Une activité qui se développe parallèlement à celle du transformateur industriel « Yana Wassaï » qui a mis sur le marché sa première vraie production en bocal pasteurisé sous l’appellation « Concentré d’awara de Guyane ».
Après vient la vente du fameux plat où là encore on assiste sur les réseaux sociaux à un déploiement en force des propositions d’achats des parts de « bouyon wara » à des prix pas forcément concurrentiels. La barquette de 1l ou de 1,5l pouvant être proposée au tarif de 27 euros comme à celui de 50 euros. Une marge de prix qui n’est pas forcément gage de qualité dégustatrice. Dans ce domaine, il y a peut-être lieu de faire davantage confiance aux restaurateurs et aux associations comme la « Gastronomie Guyanaise » et mieux à la cuisine familiale.

Dans tous les cas, ce plat emblématique de Guyane ne laisse pas indifférent. La Confrérie du Bouillon d’Awara mise en place en avril 2022 envisage même de le faire inscrire au patrimoine immatériel de l’humanité de l’Unesco.

« Le bouyon wara » servi dans les cantines des écoles à Rémire-Montjoly

Cette tradition culinaire a été mise à la portée des enfants de la commune de Rémire-Montjoly où pour la quatrième année consécutive, le « bouyon wara » a été servi dans les réfectoires ce 28 mars.

Le 1er adjoint au maire, Serge Félix confirme la volonté municipale de faire découvrir des plats locaux à tous les élèves : « Au lieu des repas habituels, nous avons offert aux enfants ce menu traditionnel entièrement préparé à la cuisine centrale. Dans chaque école, le responsable du réfectoire explique aux enfants le contenu de ce plat, la place qu’il revêt dans la tradition culinaire guyanaise. Cela nous donne l’occasion aussi de rappeler l’importance de diversifier les repas et de manger local. »
Ce ne sont pas moins de 5000 rations de « bouyon wara » qui ont été préparées à l’attention des rationnaires, du personnel municipal et des établissements extérieurs lors de cette opération.
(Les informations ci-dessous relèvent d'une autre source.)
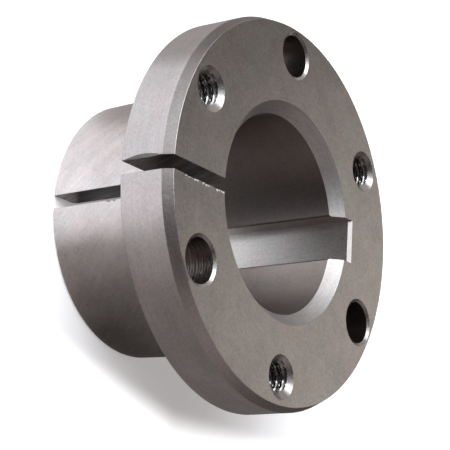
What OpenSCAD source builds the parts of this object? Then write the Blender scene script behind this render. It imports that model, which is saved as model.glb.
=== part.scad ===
// Split taper bushing with a bolt-on flange, for clamping a hub to a keyed shaft.
// It stands on the small end of its taper with the flange face up. The bore axis is Z,
// the keyway is on the +X side and the saw cut is on the -X side.

/* [Bore and keyway] */
// Diameter of the bore, 1 3/8 inch
bore_d = 34.925; // [20:0.005:60]
// Bevel at the front of the bore, measured across the face
bore_bevel_across = 2; // [0.5:0.1:3]
// Bevel at the front of the bore, measured down the bore
bore_bevel_down = 2.2; // [0.5:0.1:4]
// Edge break at the small end of the bore
bore_back_break = 0.6; // [0.2:0.1:1.2]
// Width of the keyway, 5/16 inch
key_w = 7.94; // [6:0.01:10]
// Depth of the keyway at its side walls, 5/32 inch
key_depth = 3.97; // [2:0.01:4.6]
// Edge break at the front of the keyway floor
key_break = 0.6; // [0.2:0.1:1]

/* [Barrel] */
// Wall between the bore and the large end of the taper, where the flange begins
barrel_wall = 6.24; // [5.2:0.01:12]
// Loss of diameter per millimetre of length, 3/4 inch per foot
taper_rate = 0.0625; // [0.02:0.0005:0.08]
// Length of the taper behind the flange
barrel_l = 23.3; // [15:0.05:30]
// Edge break round the small end
barrel_break = 0.3; // [0.1:0.05:0.8]
// Radius in the corner between the taper and the flange
root_r = 0.5; // [0.2:0.05:0.8]

/* [Flange] */
// Thickness of the flange
flange_t = 10.04; // [6:0.01:20]
// Metal between the large end of the taper and the clearance holes
hole_land = 1.1025; // [0.9:0.0025:4]
// Metal between the clearance holes and the rim
rim_land = 1.785; // [1.5:0.005:6]
// Bevel on the front rim, measured across the face
rim_bevel_across = 0.77; // [0.2:0.01:1.2]
// Bevel on the front rim, measured down the rim
rim_bevel_down = 1.8; // [0.4:0.05:3]
// Edge break on the back rim
rim_back_break = 0.25; // [0.1:0.05:0.8]

/* [Saw cut] */
// Width of the saw cut
cut_w = 2.3; // [1:0.05:4]
// How far the middle of the saw cut lies off the bore axis
cut_shift = -0.45; // [-1:0.05:1]

/* [Flange holes] */
// Number of clearance holes, and of tapped holes between them
hole_count = 3; // [2:1:4]
// Diameter of the clearance holes, 19/64 inch
clear_d = 7.54; // [6:0.01:8.4]
// Width of the countersink round each clearance hole
clear_sink_w = 0.55; // [0.2:0.05:1.2]
// Diameter inside the threads of the tapped holes, 1/4 inch with 20 threads per inch
tap_d = 5.2; // [4:0.05:6.4]
// Width of the countersink round each tapped hole
tap_sink_w = 1.25; // [0.4:0.05:2]
// Included angle of the countersinks
sink_angle = 118; // [82:1:120]
// Edge break where the holes come out of the back of the flange
hole_back_break = 0.25; // [0.1:0.05:0.4]

/* [Hidden] */
$fn = 144;

// From the bore outwards: taper 47.4 mm, bolt circle 57.15 mm (2 1/4 inch)
// and flange 68.26 mm (2 11/16 inch) across
bore_r = bore_d / 2;
barrel_r = bore_r + barrel_wall;
clear_r = clear_d / 2;
bolt_circle_r = barrel_r + hole_land + clear_r;
flange_r = bolt_circle_r + clear_r + rim_land;
overall_l = barrel_l + flange_t;
// Slope of the taper, as radius lost per millimetre, and the radius that is left at the small end
taper_slope = taper_rate / 2;
taper_angle = atan(taper_slope);
barrel_end_r = barrel_r - barrel_l * taper_slope;
function taper_r(z) = barrel_end_r + z * taper_slope;
// Centre of the corner radius under the flange
root_centre_z = barrel_l - root_r;
root_centre_r = taper_r(root_centre_z) + root_r / cos(taper_angle);
// The keyway depth is measured at its side walls, where they leave the round of the bore
key_floor_x = sqrt(pow(bore_r, 2) - pow(key_w / 2, 2)) + key_depth;
// The first clearance hole is on +Y and the first tapped hole half a step on from it
hole_step = 360 / hole_count;
first_clear = 90;
first_tapped = first_clear + hole_step / 2;
// How far each cutting shape runs past the faces that it cuts. It is less behind the flange,
// where the corner radius is close to the holes.
over = 1;
over_back = 0.2;
steel = [0.62, 0.6, 0.59];

// Half section of the turned body, with the bore on the left and the flange at the top.
// The circle rounds the corner under the flange, tangent to the taper and to the flange.
module turned_section() {
  difference() {
    polygon([
      [bore_r + bore_back_break, 0],
      [barrel_end_r - barrel_break, 0],
      [taper_r(barrel_break), barrel_break],
      [root_centre_r - root_r * cos(taper_angle), root_centre_z + root_r * sin(taper_angle)],
      [root_centre_r, root_centre_z],
      [root_centre_r, barrel_l],
      [flange_r - rim_back_break, barrel_l],
      [flange_r, barrel_l + rim_back_break],
      [flange_r, overall_l - rim_bevel_down],
      [flange_r - rim_bevel_across, overall_l],
      [bore_r + bore_bevel_across, overall_l],
      [bore_r, overall_l - bore_bevel_down],
      [bore_r, bore_back_break]
    ]);
    translate([root_centre_r, root_centre_z]) circle(r = root_r);
  }
}

// Straight keyway along the whole bore, with its floor edge broken at the face
module keyway() {
  translate([0, -key_w / 2, -over]) cube([key_floor_x, key_w, overall_l + 2 * over]);
  rotate([90, 0, 0])
    linear_extrude(key_w, center = true)
      polygon([
        [key_floor_x - over, overall_l - key_break - over],
        [key_floor_x + key_break + over, overall_l + over],
        [key_floor_x - over, overall_l + over]
      ]);
}

// Saw cut through one side of the flange and barrel, into the bore
module saw_cut() {
  translate([-flange_r - over, cut_shift - cut_w / 2, -over])
    cube([flange_r + over, cut_w, overall_l + 2 * over]);
}

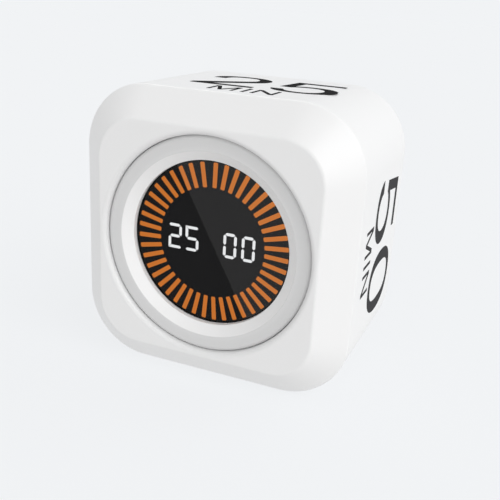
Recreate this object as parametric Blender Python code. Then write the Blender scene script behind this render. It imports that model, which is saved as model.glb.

La dégustation du « bouyon wara » un moment festif toujours très attendu

Si le commerce fait florès autour de la fabrication du « bouyon wara » c’est sans doute parce que la population guyanaise demeure attachée à cette tradition qui permet la réunification des familles et des amis soulignent les humoristes Viviane Emigré et Rudy Icaré. C’est d’ailleurs une affaire qu’ils prennent eux-mêmes très au sérieux s’attachant, avec force détails, à décrire tout le processus de préparation de ce plat. Si la préparation de ce « bouyon wara » requiert un grand soin, il est acquis qu’il ne peut pas se déguster n’importe où et n’importe comment. Ce plat délicieux et très riche se mange d’ailleurs en plusieurs fois et souvent durant deux jours voire la semaine affirme Viviane Emigré pour les plus gourmands. Pour cela, précise Rudy Icaré, il faut avoir à disposition du « amer », la décoction de plantes amères ingérée le matin et ajoute sa complice Viviane Emigré, toujours terminer son repas avec une tisane de pomme cannelle pour la digestion.